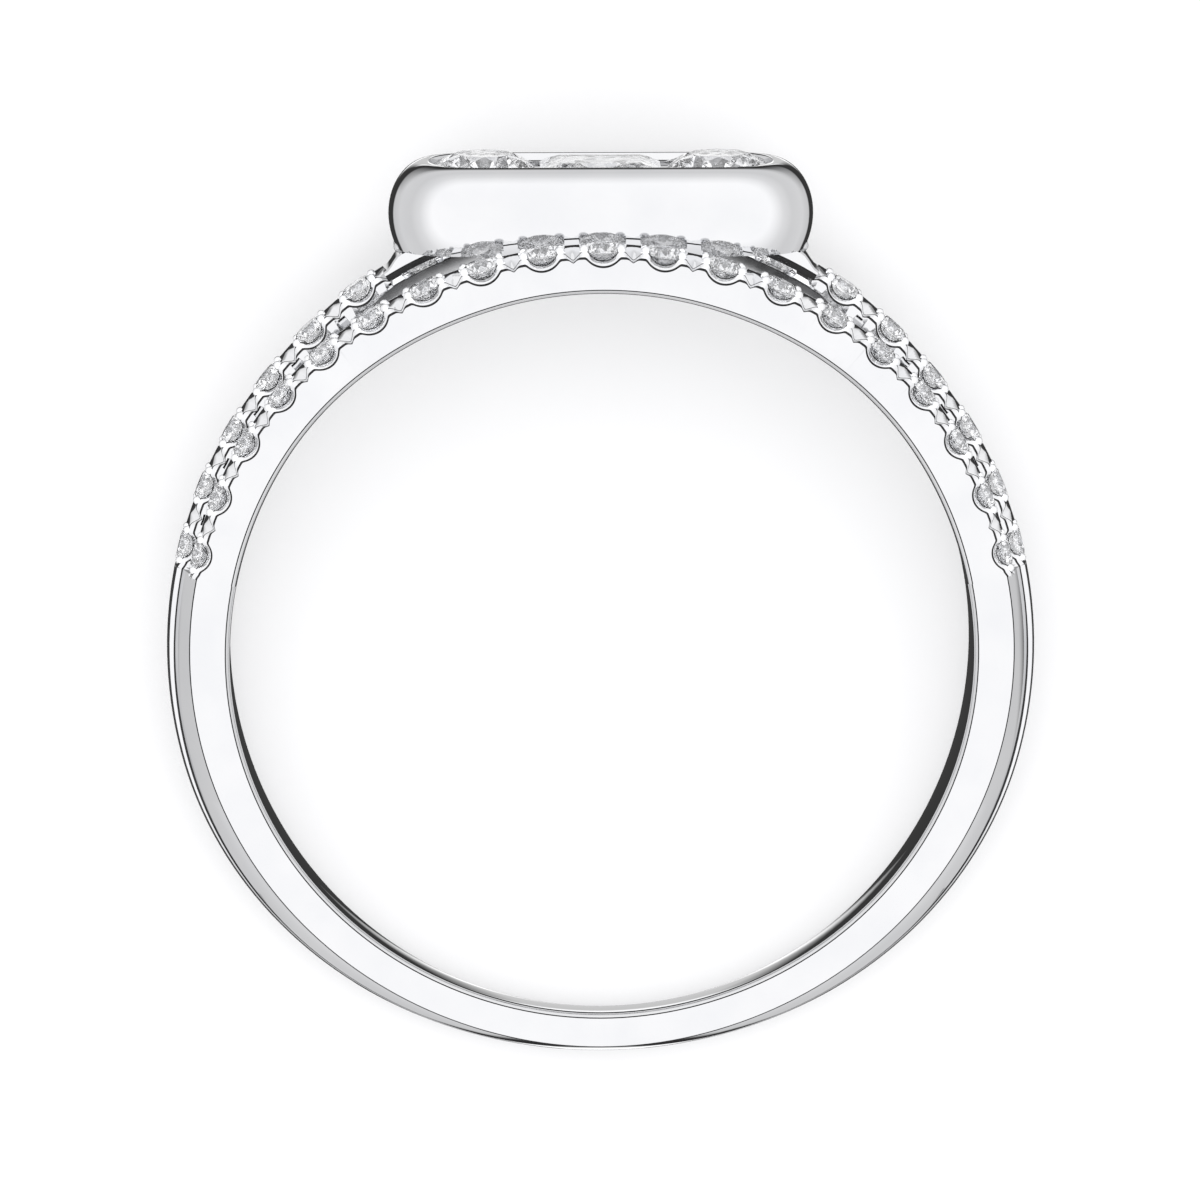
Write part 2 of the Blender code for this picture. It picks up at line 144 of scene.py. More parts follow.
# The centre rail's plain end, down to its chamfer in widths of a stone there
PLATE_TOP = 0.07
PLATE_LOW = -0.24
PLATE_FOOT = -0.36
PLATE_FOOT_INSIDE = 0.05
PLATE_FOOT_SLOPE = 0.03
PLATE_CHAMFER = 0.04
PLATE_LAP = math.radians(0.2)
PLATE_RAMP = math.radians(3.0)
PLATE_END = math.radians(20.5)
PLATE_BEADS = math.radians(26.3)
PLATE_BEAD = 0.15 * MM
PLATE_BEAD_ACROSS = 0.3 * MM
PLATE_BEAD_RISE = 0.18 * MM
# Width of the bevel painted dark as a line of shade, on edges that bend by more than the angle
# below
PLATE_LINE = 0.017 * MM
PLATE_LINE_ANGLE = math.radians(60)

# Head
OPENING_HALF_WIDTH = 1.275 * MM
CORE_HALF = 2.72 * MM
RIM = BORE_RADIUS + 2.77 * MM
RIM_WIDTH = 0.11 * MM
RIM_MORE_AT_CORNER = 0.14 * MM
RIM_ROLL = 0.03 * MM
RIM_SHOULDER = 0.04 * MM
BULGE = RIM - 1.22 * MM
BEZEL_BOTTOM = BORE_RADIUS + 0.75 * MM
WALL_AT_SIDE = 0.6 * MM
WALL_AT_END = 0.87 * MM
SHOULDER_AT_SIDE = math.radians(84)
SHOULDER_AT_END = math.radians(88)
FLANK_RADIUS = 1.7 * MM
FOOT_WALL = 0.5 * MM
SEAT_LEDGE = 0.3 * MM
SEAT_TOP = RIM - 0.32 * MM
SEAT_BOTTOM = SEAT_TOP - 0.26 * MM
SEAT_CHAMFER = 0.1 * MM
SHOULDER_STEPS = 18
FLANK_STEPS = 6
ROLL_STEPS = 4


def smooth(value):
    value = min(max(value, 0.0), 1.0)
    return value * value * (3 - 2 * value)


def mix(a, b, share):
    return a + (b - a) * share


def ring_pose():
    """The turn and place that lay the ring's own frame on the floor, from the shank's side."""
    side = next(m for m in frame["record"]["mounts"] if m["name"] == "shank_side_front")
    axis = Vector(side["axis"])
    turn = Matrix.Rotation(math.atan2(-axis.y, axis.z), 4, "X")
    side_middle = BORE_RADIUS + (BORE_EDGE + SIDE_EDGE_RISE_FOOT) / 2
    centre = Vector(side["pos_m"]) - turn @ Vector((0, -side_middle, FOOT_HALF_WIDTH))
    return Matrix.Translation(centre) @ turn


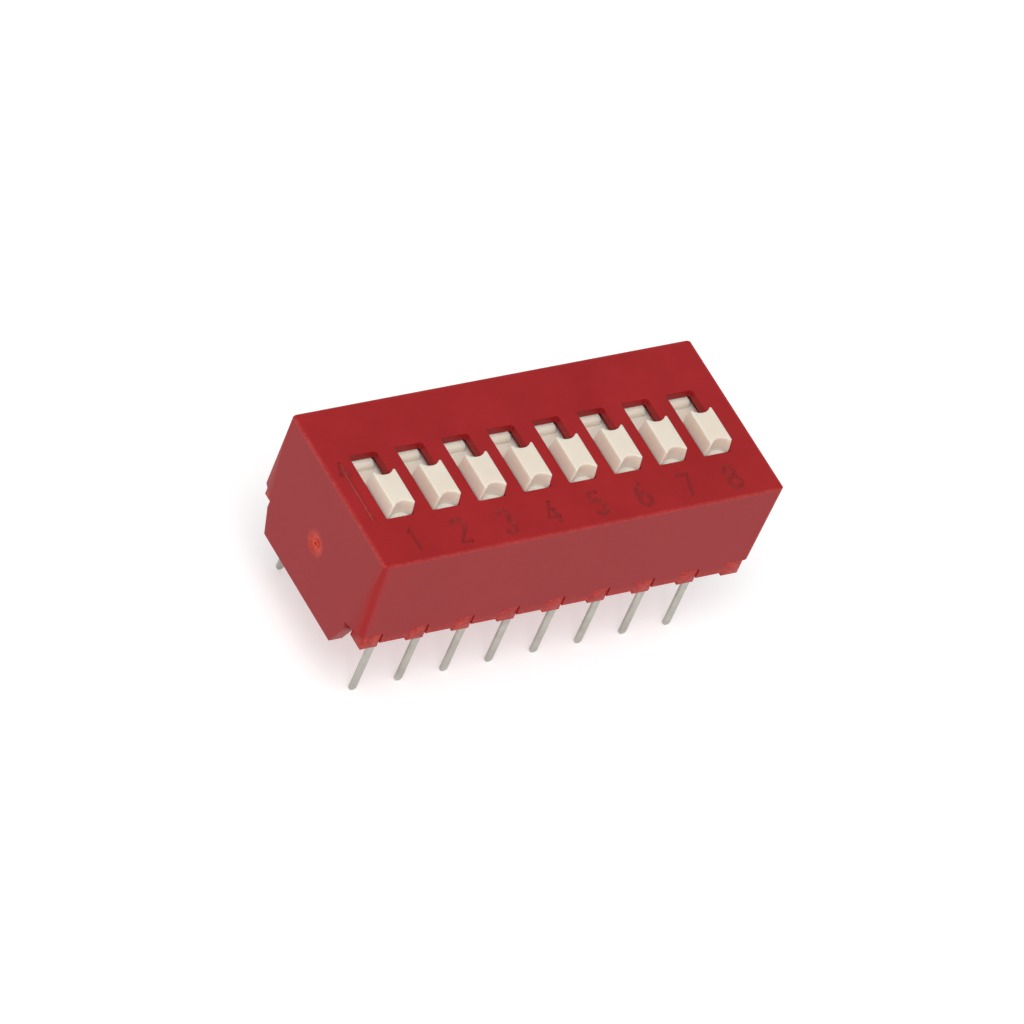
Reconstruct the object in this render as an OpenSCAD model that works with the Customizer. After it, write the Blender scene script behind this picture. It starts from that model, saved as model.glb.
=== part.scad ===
........
▶ _THE EXERCISE_
Extract the full set of entries word for word.

▶ _SOLUTION TO THIS TASK_
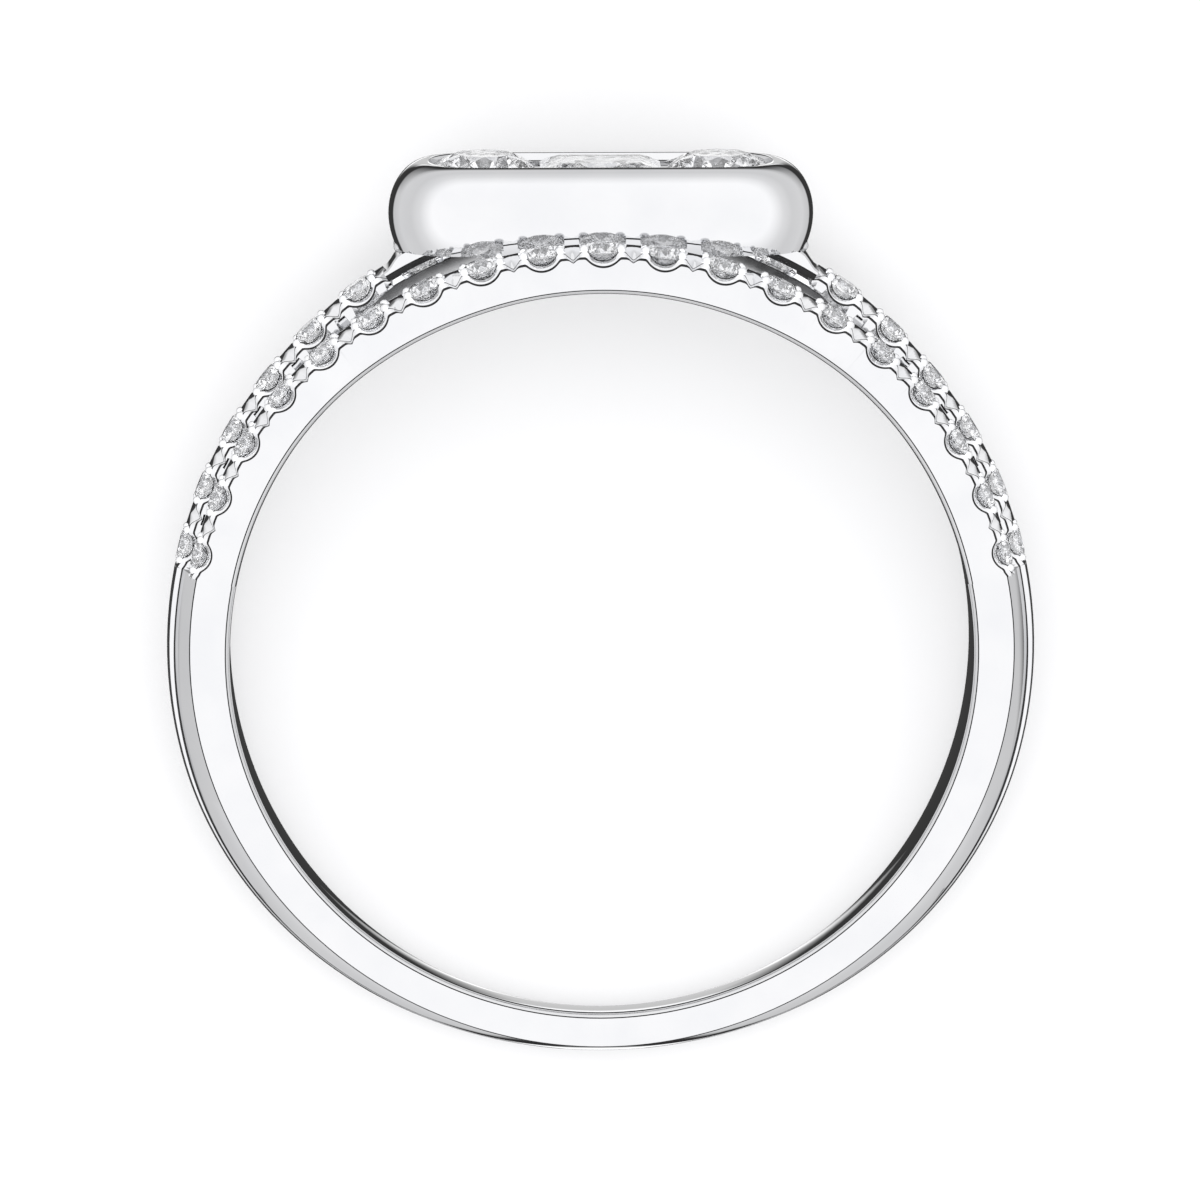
Write part 2 of the Blender code for this picture. It picks up at line 144 of scene.py. More parts follow.
# The centre rail's plain end, down to its chamfer in widths of a stone there
PLATE_TOP = 0.07
PLATE_LOW = -0.24
PLATE_FOOT = -0.36
PLATE_FOOT_INSIDE = 0.05
PLATE_FOOT_SLOPE = 0.03
PLATE_CHAMFER = 0.04
PLATE_LAP = math.radians(0.2)
PLATE_RAMP = math.radians(3.0)
PLATE_END = math.radians(20.5)
PLATE_BEADS = math.radians(26.3)
PLATE_BEAD = 0.15 * MM
PLATE_BEAD_ACROSS = 0.3 * MM
PLATE_BEAD_RISE = 0.18 * MM
# Width of the bevel painted dark as a line of shade, on edges that bend by more than the angle
# below
PLATE_LINE = 0.017 * MM
PLATE_LINE_ANGLE = math.radians(60)

# Head
OPENING_HALF_WIDTH = 1.275 * MM
CORE_HALF = 2.72 * MM
RIM = BORE_RADIUS + 2.77 * MM
RIM_WIDTH = 0.11 * MM
RIM_MORE_AT_CORNER = 0.14 * MM
RIM_ROLL = 0.03 * MM
RIM_SHOULDER = 0.04 * MM
BULGE = RIM - 1.22 * MM
BEZEL_BOTTOM = BORE_RADIUS + 0.75 * MM
WALL_AT_SIDE = 0.6 * MM
WALL_AT_END = 0.87 * MM
SHOULDER_AT_SIDE = math.radians(84)
SHOULDER_AT_END = math.radians(88)
FLANK_RADIUS = 1.7 * MM
FOOT_WALL = 0.5 * MM
SEAT_LEDGE = 0.3 * MM
SEAT_TOP = RIM - 0.32 * MM
SEAT_BOTTOM = SEAT_TOP - 0.26 * MM
SEAT_CHAMFER = 0.1 * MM
SHOULDER_STEPS = 18
FLANK_STEPS = 6
ROLL_STEPS = 4


def smooth(value):
    value = min(max(value, 0.0), 1.0)
    return value * value * (3 - 2 * value)


def mix(a, b, share):
    return a + (b - a) * share


def ring_pose():
    """The turn and place that lay the ring's own frame on the floor, from the shank's side."""
    side = next(m for m in frame["record"]["mounts"] if m["name"] == "shank_side_front")
    axis = Vector(side["axis"])
    turn = Matrix.Rotation(math.atan2(-axis.y, axis.z), 4, "X")
    side_middle = BORE_RADIUS + (BORE_EDGE + SIDE_EDGE_RISE_FOOT) / 2
    centre = Vector(side["pos_m"]) - turn @ Vector((0, -side_middle, FOOT_HALF_WIDTH))
    return Matrix.Translation(centre) @ turn


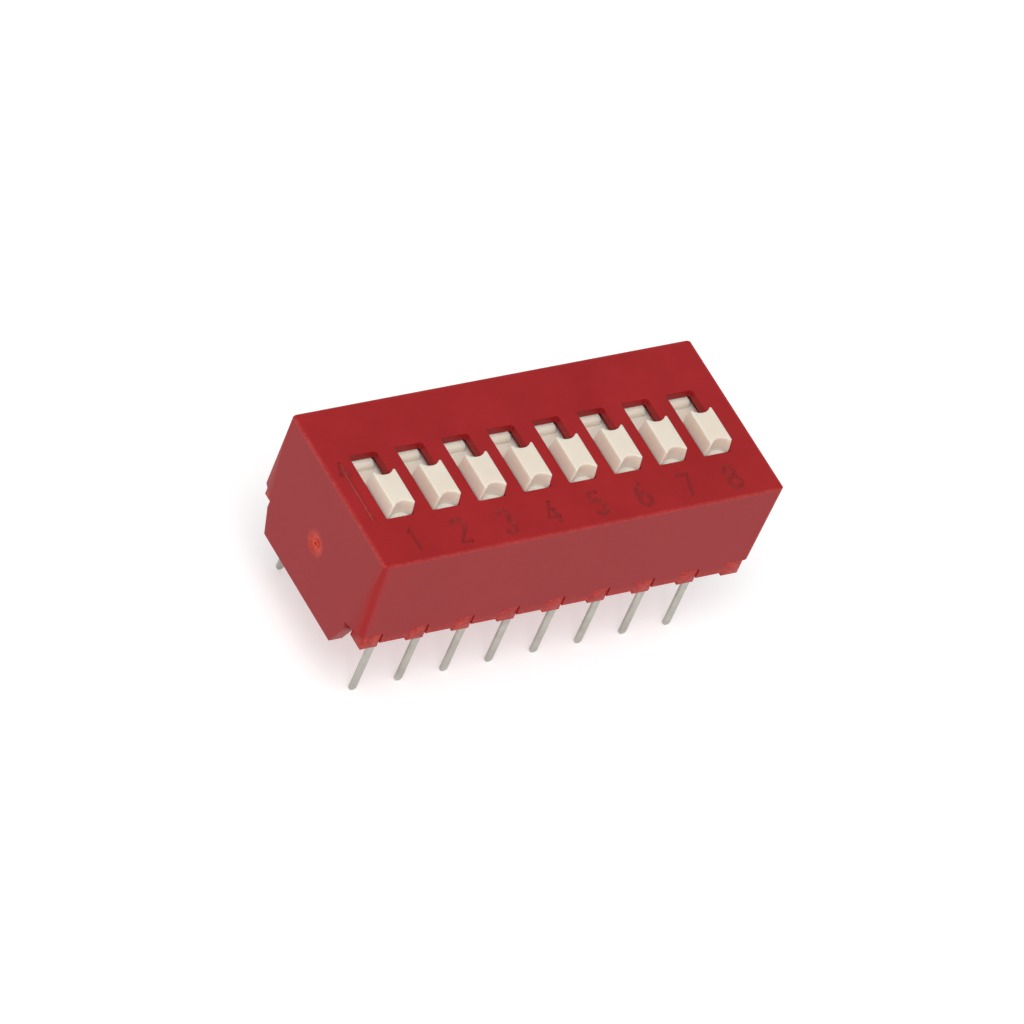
Reconstruct the object in this render as an OpenSCAD model that works with the Customizer. After it, write the Blender scene script behind this picture. It starts from that model, saved as model.glb.
=== part.scad ===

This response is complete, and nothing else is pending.